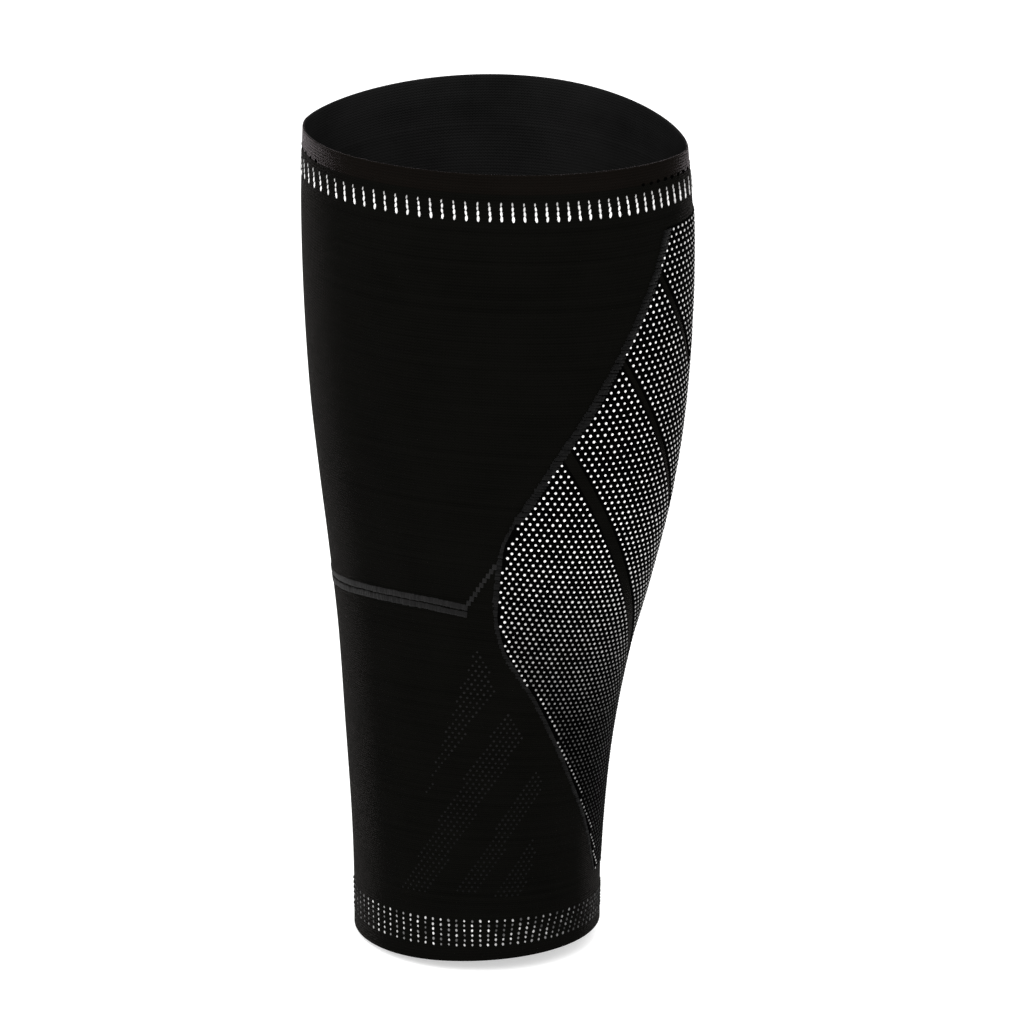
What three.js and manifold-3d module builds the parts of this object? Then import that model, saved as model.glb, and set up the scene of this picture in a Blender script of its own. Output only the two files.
--
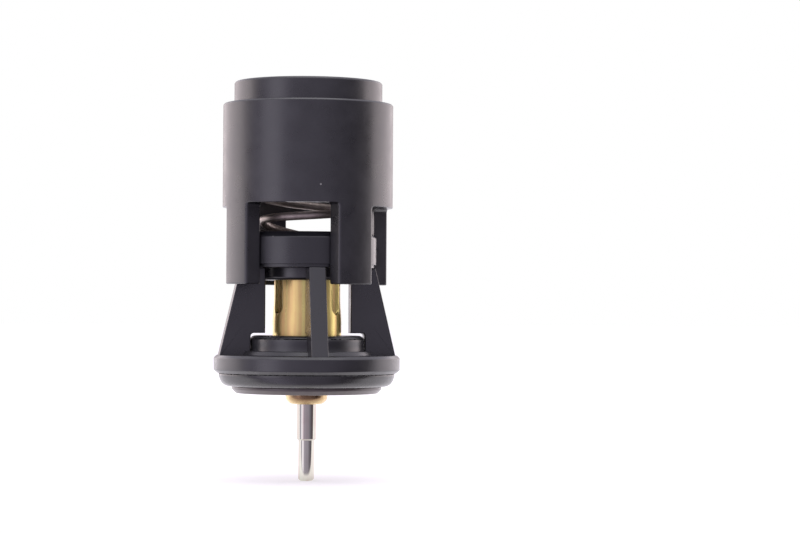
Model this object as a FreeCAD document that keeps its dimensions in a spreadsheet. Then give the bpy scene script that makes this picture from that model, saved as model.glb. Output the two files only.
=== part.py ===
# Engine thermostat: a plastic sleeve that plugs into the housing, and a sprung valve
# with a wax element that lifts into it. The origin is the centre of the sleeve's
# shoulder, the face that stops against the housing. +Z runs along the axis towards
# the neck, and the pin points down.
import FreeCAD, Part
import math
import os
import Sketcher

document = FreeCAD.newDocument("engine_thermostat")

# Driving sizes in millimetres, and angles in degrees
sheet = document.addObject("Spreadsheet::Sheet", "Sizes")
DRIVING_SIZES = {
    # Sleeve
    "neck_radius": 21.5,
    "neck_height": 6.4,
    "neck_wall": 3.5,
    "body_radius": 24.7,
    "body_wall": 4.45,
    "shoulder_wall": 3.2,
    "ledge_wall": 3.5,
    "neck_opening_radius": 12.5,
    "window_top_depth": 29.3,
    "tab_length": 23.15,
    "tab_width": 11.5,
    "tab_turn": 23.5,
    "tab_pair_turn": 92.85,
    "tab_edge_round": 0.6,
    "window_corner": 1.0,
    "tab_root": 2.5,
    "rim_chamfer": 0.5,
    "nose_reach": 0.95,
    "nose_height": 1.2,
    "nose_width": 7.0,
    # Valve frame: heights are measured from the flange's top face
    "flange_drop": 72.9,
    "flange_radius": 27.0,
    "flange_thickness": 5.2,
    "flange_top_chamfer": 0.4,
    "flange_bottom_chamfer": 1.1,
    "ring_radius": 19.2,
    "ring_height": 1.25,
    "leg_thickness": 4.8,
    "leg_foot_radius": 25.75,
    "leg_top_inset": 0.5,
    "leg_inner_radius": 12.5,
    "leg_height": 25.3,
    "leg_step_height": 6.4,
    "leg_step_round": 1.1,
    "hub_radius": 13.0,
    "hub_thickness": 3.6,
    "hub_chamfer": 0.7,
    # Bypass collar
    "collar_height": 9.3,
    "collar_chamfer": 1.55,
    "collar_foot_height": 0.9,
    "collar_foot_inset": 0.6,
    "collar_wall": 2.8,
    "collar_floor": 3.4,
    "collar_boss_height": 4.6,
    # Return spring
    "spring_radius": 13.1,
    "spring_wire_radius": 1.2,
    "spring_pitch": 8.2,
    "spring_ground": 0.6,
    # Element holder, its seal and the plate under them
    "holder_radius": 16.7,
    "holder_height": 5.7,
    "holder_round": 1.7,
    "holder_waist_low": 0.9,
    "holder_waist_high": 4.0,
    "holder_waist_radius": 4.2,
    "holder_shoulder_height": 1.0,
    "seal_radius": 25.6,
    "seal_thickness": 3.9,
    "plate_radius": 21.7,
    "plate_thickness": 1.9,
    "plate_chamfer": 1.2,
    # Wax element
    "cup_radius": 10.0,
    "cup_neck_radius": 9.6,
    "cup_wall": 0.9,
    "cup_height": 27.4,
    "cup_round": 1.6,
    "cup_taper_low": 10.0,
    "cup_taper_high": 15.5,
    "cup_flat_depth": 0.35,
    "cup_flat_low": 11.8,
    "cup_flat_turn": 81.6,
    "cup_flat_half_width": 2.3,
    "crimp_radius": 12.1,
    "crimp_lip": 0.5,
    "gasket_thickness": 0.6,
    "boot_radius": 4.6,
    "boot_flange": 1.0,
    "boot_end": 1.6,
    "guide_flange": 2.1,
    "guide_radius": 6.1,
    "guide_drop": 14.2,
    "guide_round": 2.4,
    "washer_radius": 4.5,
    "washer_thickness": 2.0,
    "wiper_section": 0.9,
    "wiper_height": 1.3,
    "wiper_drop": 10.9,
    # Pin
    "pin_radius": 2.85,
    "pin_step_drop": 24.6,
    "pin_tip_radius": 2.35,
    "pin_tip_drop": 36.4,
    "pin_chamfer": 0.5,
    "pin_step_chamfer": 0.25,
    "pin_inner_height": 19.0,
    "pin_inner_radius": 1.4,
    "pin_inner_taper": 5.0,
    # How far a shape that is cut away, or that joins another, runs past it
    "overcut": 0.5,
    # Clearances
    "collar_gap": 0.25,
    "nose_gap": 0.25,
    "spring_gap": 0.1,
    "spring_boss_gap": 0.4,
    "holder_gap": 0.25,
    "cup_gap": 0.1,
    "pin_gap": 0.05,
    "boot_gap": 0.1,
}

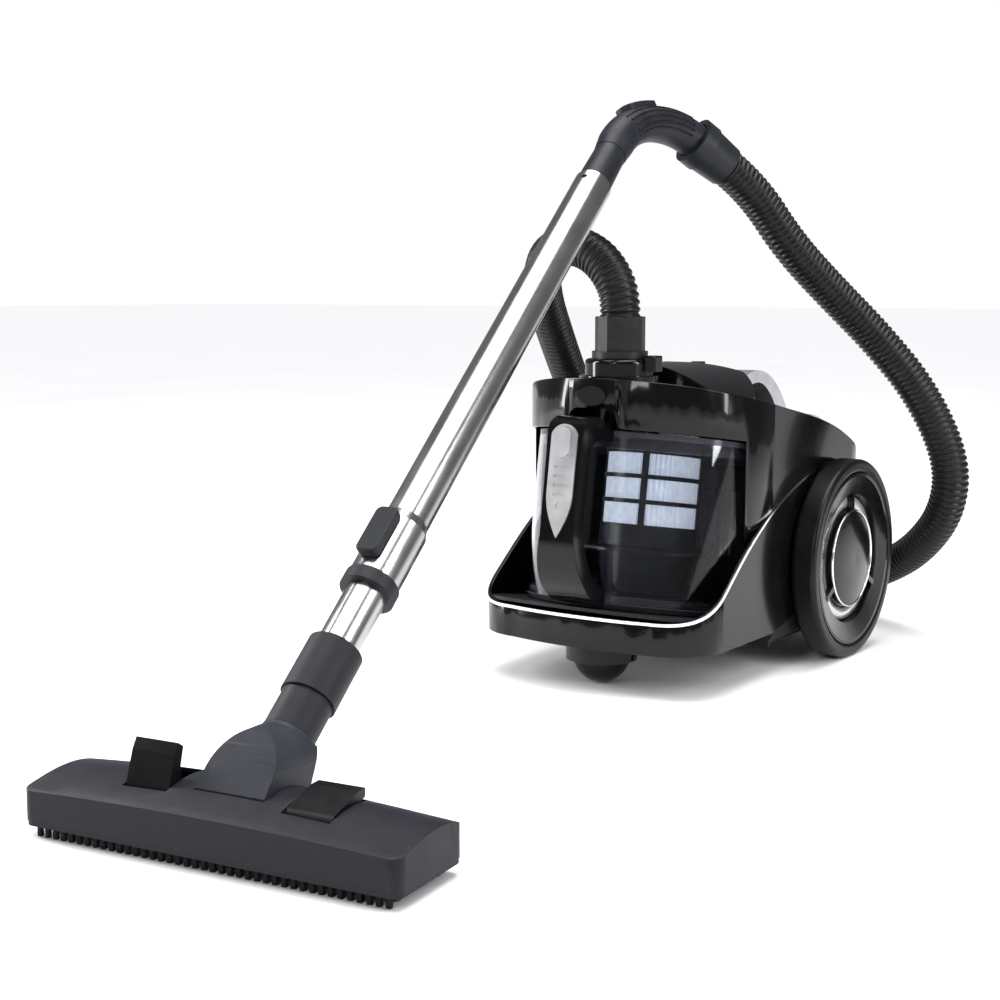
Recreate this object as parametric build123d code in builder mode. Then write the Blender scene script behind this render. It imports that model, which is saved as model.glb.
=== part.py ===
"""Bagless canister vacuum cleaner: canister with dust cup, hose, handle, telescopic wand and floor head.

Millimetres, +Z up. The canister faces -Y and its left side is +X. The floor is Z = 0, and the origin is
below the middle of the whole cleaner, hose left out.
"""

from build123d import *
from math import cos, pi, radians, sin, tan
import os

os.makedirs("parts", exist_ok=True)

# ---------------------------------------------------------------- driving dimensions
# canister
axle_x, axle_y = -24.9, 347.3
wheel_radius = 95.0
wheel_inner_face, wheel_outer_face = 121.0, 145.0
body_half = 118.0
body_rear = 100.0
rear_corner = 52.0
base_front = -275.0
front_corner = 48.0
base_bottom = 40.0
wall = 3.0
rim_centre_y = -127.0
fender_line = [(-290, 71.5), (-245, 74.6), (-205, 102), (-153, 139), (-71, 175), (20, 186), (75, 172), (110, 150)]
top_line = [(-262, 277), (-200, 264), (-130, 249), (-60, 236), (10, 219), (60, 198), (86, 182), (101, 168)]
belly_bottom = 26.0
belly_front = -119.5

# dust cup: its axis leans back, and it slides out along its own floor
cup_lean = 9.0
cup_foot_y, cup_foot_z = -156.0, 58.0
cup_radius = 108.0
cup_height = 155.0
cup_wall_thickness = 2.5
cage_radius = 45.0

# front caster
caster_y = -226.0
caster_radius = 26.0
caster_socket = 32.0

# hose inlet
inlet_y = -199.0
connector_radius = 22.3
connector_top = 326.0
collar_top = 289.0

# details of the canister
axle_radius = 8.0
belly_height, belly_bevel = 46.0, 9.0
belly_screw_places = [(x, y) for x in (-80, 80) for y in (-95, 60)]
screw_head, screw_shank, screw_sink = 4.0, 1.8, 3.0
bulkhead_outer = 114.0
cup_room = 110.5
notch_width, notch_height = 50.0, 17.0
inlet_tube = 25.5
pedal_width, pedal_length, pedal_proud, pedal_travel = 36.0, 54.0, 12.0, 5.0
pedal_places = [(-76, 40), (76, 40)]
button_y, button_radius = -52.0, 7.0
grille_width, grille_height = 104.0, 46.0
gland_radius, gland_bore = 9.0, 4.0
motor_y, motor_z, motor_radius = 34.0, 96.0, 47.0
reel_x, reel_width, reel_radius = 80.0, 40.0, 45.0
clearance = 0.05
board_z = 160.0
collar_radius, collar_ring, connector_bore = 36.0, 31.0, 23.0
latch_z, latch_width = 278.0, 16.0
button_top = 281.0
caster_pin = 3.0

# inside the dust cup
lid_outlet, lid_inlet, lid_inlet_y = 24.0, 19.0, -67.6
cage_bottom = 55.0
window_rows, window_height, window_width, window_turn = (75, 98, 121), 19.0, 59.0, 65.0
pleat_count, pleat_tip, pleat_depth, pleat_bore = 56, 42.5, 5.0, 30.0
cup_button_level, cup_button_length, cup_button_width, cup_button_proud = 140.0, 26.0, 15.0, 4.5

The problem
Copy out every line in the listing where the word "Blender" appears.

Correct result
What three.js and manifold-3d module builds the parts of this object? Then import that model, saved as model.glb, and set up the scene of this picture in a Blender script of its own. Output only the two files.
Recreate this object as parametric build123d code in builder mode. Then write the Blender scene script behind this render. It imports that model, which is saved as model.glb.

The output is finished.